Creamy Chicken Spaghetti with Broccoli
The family-friendly dish is impressive and requires less effort in preparation. Cook the mixture over chicken breasts and pasta sauce in the slow cooker. In another pot, add broccoli and pasta, and bring to boil. Combine everything in the slow cooker and add skim-ricotta. Mix and serve.
Ingredients:
- Quality sauce – 1 jar of 32 ounces
- Chicken breasts – 2lb
- Salt and pepper – pinch
- Oregano – 1 teaspoon
- Whole wheat spaghetti – 1 box of 13 ounces
- Broccoli florets – 4 cups
- Part-skim ricotta – ½ cup
Directions:
- Add sauce and chicken breasts in the slow cooker. Season the chicken breasts with salt, pepper, and oregano. Flip the breasts using tongs.
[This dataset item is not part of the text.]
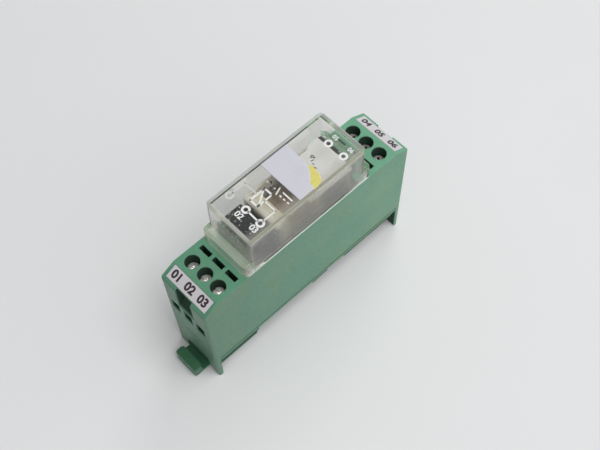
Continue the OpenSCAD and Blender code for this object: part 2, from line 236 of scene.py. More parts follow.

Ensure that the breasts mix well and completely with the sauce.
- Cover the lid and cook for four hours with the cooker set at low.
- Prepare spaghetti as directed on the packet.
- Before removing, add broccoli to the pasta water and pasta.
- Drain broccoli and pasta in a colander. Use forks to shred chicken in the slow cooker and add the sauce. Add pasta, broccoli, and ricotta to the cooker. Stir well and toss spaghetti in the sauce.
- Serve hot with Parmesan cheese, if required.